This was far from the proudest time of my life, in fact it was miserable in every way and everything I did to try to be happy seemed only to make my life worse, but it’s safe to say that, by the time I got a job as a waitress, I was not the sort of person inclined to flirt for a paycheck, nor would most people have looked at me and thought that I was.

So there I was, nineteen years old, reading want ads in the newspaper, with nothing on my resume except baby sitting. In college, I posed for art classes to earn money, but I think I never put that down. Hmmm… wonder why that is? I was qualified to do pretty much nothing. I saw an ad for waitresses at a pancake house a few minutes away. So I went.

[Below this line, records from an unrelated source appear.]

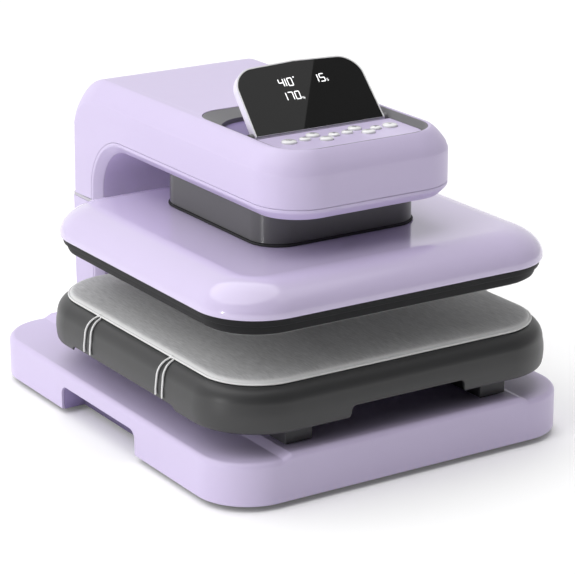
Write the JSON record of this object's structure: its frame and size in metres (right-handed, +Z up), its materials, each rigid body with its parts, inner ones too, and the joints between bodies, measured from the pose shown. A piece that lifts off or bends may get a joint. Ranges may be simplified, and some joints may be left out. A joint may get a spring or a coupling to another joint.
{
  "type": "heat press",
  "caption": "Countertop heat press: a motor-driven upper platen comes down from an arm onto a padded pull-out lower tray; tilting display and push buttons.",
  "frame": {"origin": "on the floor under the middle of the base", "axes": "+Z up, -Y towards the front where the display and the tray's finger recess are, +X to the right seen from the front"},
  "size_m": [0.4274, 0.5106, 0.386],
  "materials": {
    "lilac_plastic": "smooth moulded plastic with a soft gloss",
    "dark_plastic": "satin moulded plastic with a fine texture",
    "black_plastic": "satin black",
    "grey_plastic": "satin",
    "white_plastic": "glossy",
    "black_steel": "black powder coat",
    "steel": "zinc-plated or ground steel",
    "bronze": "turned bronze",
    "aluminium_plate": "non-stick coated",
    "insulation": "pressed mineral board",
    "circuit_board": "solder mask",
    "felt_pad": "silicone foam pad with a brushed grey cloth face and a pale binding",
    "black_rubber": "matte",
    "white_elastic": "covered elastic cord",
    "nylon": "moulded",
    "black_glass": "polished black glass"
  },
  "bodies": {
    "base": {"base_shell": "lilac_plastic", "base_plate": "black_steel", "foot_front_left": "black_rubber", "foot_front_right": "black_rubber", "foot_rear_left": "black_rubber", "foot_rear_right": "black_rubber", "slide_rail_left": "steel", "slide_rail_right": "steel", "frame_side_left": "steel", "frame_side_right": "steel", "frame_back_plate": "steel", "head_plate": "steel", "control_board": "circuit_board", "guide_bush_left": "bronze", "guide_bush_right": "bronze", "lift_motor": "black_steel", "arm_shell": "lilac_plastic", "column_shell": "lilac_plastic", "seam_strip": "grey_plastic", "throat_liner": "lilac_plastic", "well_liner": "dark_plastic", "button_deck": "lilac_plastic", "display_hinge_pin": "steel", "mains_inlet": "black_plastic"},
    "tray": {"tray_housing": "dark_plastic", "tray_plate": "steel", "press_pad": "felt_pad", "tray_runner_left": "black_plastic", "tray_runner_right": "black_plastic", "pad_loop_front_left": "white_elastic", "pad_loop_rear_left": "white_elastic", "pad_loop_front_right": "white_elastic", "pad_loop_rear_right": "white_elastic"},
    "platen": {"platen_cover": "lilac_plastic", "platen_band": "black_plastic", "heating_plate": "aluminium_plate", "insulation_board": "insulation", "platen_carrier": "steel", "lift_nut": "bronze", "sleeve_flange": "black_rubber", "sleeve": "dark_plastic", "guide_rod_left": "steel", "guide_rod_right": "steel"},
    "screw": {"lift_screw": "steel", "screw_gear": "nylon"},
    "pinion": {"motor_pinion": "steel"},
    "display": {"display_housing": "lilac_plastic", "display_glass": "black_glass", "display_board": "circuit_board"},
    "power_key": {"power_button": "white_plastic"},
    "temperature_left_key": {"temperature_left_button": "white_plastic"},
    "temperature_right_key": {"temperature_right_button": "white_plastic"},
    "time_left_key": {"time_left_button": "white_plastic"},
    "time_right_key": {"time_right_button": "white_plastic"},
    "temperature_up_key": {"temperature_up_button": "white_plastic"},
    "temperature_down_key": {"temperature_down_button": "white_plastic"},
    "time_up_key": {"time_up_button": "white_plastic"},
    "time_down_key": {"time_down_button": "white_plastic"},
    "start_key": {"start_button": "white_plastic"},
    "rocker": {"power_rocker": "black_plastic"}
  },
  "joints": [
    {"name": "platen_press", "type": "slide", "parent": "base", "child": "platen", "axis": [0, 0, -1], "range_m": [0, 0.045]},
    {"name": "screw_turn", "type": "hinge", "parent": "base", "child": "screw", "pos_m": [0, -0.045, 0.3], "axis": [0, 0, 1], "range_deg": [0, 1621]},
    {"name": "pinion_turn", "type": "hinge", "parent": "base", "child": "pinion", "pos_m": [0, -0.0091, 0.3], "axis": [0, 0, 1], "range_deg": [-6484, 0]},
    {"name": "tray_draw", "type": "slide", "parent": "base", "child": "tray", "axis": [0, -1, 0], "range_m": [0, 0.15]},
    {"name": "display_tilt", "type": "hinge", "parent": "base", "child": "display", "pos_m": [0, -0.08657, 0.3261], "axis": [1, 0, 0], "range_deg": [-47.5, 12.5]},
    {"name": "temperature_left_key_press", "type": "slide", "parent": "base", "child": "temperature_left_key", "axis": [0, 0, -1], "range_m": [0, 0.0008], "stiffness_N_per_m": 400, "springref_m": -0.0003},
    {"name": "temperature_right_key_press", "type": "slide", "parent": "base", "child": "temperature_right_key", "axis": [0, 0, -1], "range_m": [0, 0.0008], "stiffness_N_per_m": 400, "springref_m": -0.0003},
    {"name": "time_left_key_press", "type": "slide", "parent": "base", "child": "time_left_key", "axis": [0, 0, -1], "range_m": [0, 0.0008], "stiffness_N_per_m": 400, "springref_m": -0.0003},
    {"name": "time_right_key_press", "type": "slide", "parent": "base", "child": "time_right_key", "axis": [0, 0, -1], "range_m": [0, 0.0008], "stiffness_N_per_m": 400, "springref_m": -0.0003},
    {"name": "power_key_press", "type": "slide", "parent": "base", "child": "power_key", "axis": [0, 0, -1], "range_m": [0, 0.0008], "stiffness_N_per_m": 400, "springref_m": -0.0003},
    {"name": "temperature_up_key_press", "type": "slide", "parent": "base", "child": "temperature_up_key", "axis": [0, 0, -1], "range_m": [0, 0.0008], "stiffness_N_per_m": 400, "springref_m": -0.0003},
    {"name": "temperature_down_key_press", "type": "slide", "parent": "base", "child": "temperature_down_key", "axis": [0, 0, -1], "range_m": [0, 0.0008], "stiffness_N_per_m": 400, "springref_m": -0.0003},
    {"name": "time_up_key_press", "type": "slide", "parent": "base", "child": "time_up_key", "axis": [0, 0, -1], "range_m": [0, 0.0008], "stiffness_N_per_m": 400, "springref_m": -0.0003},
    {"name": "time_down_key_press", "type": "slide", "parent": "base", "child": "time_down_key", "axis": [0, 0, -1], "range_m": [0, 0.0008], "stiffness_N_per_m": 400, "springref_m": -0.0003},
    {"name": "start_key_press", "type": "slide", "parent": "base", "child": "start_key", "axis": [0, 0, -1], "range_m": [0, 0.0008], "stiffness_N_per_m": 400, "springref_m": -0.0003},
    {"name": "rocker_switch", "type": "hinge", "parent": "base", "child": "rocker", "pos_m": [-0.06, 0.242, 0.12], "axis": [1, 0, 0], "range_deg": [0, 16]}
  ],
  "couplings": [
    {"joint": "screw_turn", "follows": "platen_press", "rad_per_m": 628.32},
    {"joint": "pinion_turn", "follows": "platen_press", "rad_per_m": -2513.3}
  ]
}
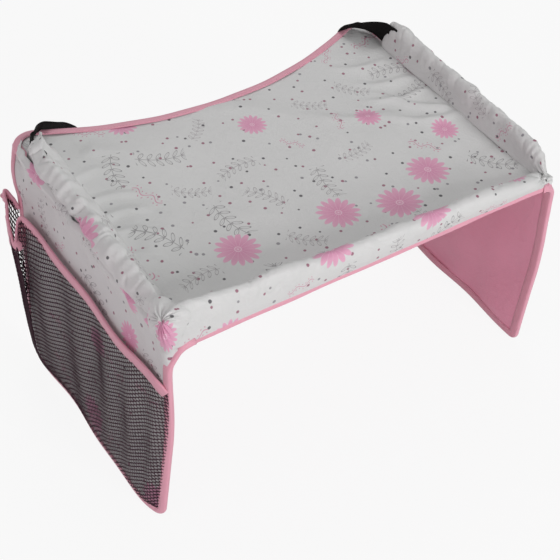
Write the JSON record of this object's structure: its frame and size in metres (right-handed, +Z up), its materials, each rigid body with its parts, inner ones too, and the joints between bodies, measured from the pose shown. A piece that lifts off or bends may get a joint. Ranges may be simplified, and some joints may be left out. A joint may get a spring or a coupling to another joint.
{
  "type": "car seat tray table",
  "caption": "Soft travel tray for a child's car seat: bound padded floor hollowed at the back, three padded walls, hanging side flaps with net pockets, and a buckled webbing belt.",
  "frame": {"origin": "centre of the tray's underside, which rests on the lap", "axes": "+X to the tray's right as seen from its front edge, +Y from the front edge to the hollowed back edge, +Z up"},
  "size_m": [0.4972, 0.3417, 0.2656],
  "materials": {
    "print": "white coated cloth with a small print, soft sheen",
    "satin": "plain pink woven lining, soft sheen",
    "tape": "folded pink binding tape, matt",
    "net": "black knitted net",
    "webbing": "black woven webbing, matt",
    "foam": "white foam padding, hidden",
    "board": "thin plastic board, hidden",
    "buckle": "black moulded plastic, satin"
  },
  "bodies": {
    "tray": {"base_lining": "satin", "base_board": "board", "floor_padding": "foam", "floor_cover": "print", "left_wall_cover": "print", "right_wall_cover": "print", "front_wall_cover": "print", "left_wall_foam": "foam", "right_wall_foam": "foam", "front_wall_foam": "foam", "front_left_corner_gather": "print", "front_right_corner_gather": "print", "back_edge_binding": "tape", "front_edge_binding": "tape", "left_belt_strap": "webbing", "right_belt_strap": "webbing", "buckle_socket": "buckle", "buckle_plug": "buckle"},
    "left_flap": {"left_flap_lining": "satin", "left_flap_stiffener": "board", "left_flap_cover": "print", "left_flap_binding": "tape", "left_pocket_net": "net", "left_pocket_mouth_tape": "tape"},
    "right_flap": {"right_flap_lining": "satin", "right_flap_stiffener": "board", "right_flap_cover": "print", "right_flap_binding": "tape", "right_pocket_net": "net", "right_pocket_mouth_tape": "tape"},
    "front_prong": {"buckle_prong_front": "buckle"},
    "rear_prong": {"buckle_prong_rear": "buckle"}
  },
  "joints": [
    {"name": "left_flap_fold", "type": "hinge", "parent": "tray", "child": "left_flap", "pos_m": [-0.20835, 0, -0.004], "axis": [0, 1, 0], "range_deg": [-92.5, 105.5]},
    {"name": "right_flap_fold", "type": "hinge", "parent": "tray", "child": "right_flap", "pos_m": [0.20835, 0, -0.004], "axis": [0, -1, 0], "range_deg": [-84.9, 107.1]},
    {"name": "front_prong_squeeze", "type": "hinge", "parent": "tray", "child": "front_prong", "pos_m": [-0.0021, 0.1602, -0.1], "axis": [0, 0, -1], "range_deg": [0, 15], "stiffness_Nm_per_rad": 0.02},
    {"name": "rear_prong_squeeze", "type": "hinge", "parent": "tray", "child": "rear_prong", "pos_m": [-0.0021, 0.1798, -0.1], "axis": [0, 0, 1], "range_deg": [0, 15], "stiffness_Nm_per_rad": 0.02}
  ]
}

I started a couple of days later with five other young women. That the place had such a high turnover rate should have been a warning sign to me, however I was too inexperienced to recognize that fact. The boss said that we could expect men to come onto us. Then he looked at me. “Well, not you,” and he laughed. What he intended as an insult, came to me as a relief. Then he looked at a young woman a couple of inches taller than average with long hair lightened to blond and a push-up bra. “I expect you’re going to have a lot of problems,” he said in a tone that was a problem in and of itself. She didn’t appear to appreciate his concern.

There were some class tensions swirling around me as well because they assumed, with some reason, that I had grown up in a higher class background than they had. A cook intentionally burned me. There were a great many verbal jabs, mostly from the men. The women overall were kind. I lasted only one night.

A couple of men came in at one point. They were the only all male table that night since it was a restaurant that catered to families. They tried to make small talk, but I wasn’t interested. When I brought them the check, they had laid out what looked to be an inappropriately large tip on the table. One of them looked at me and gave me a cocky smile, “What time do you get off?” I put the checked down on the table and walked away. When I returned to wipe off the table shortly after they were gone, so was the “tip” and they had left none at all. If you don’t know, waiters and waitress in the U.S. earn only a very small “base pay.” Most of their income comes from tips. Tipping is not considered optional. It is required. Waiters are taxed with the presumption they are receiving tips and most of that “base pay” is withheld as taxes.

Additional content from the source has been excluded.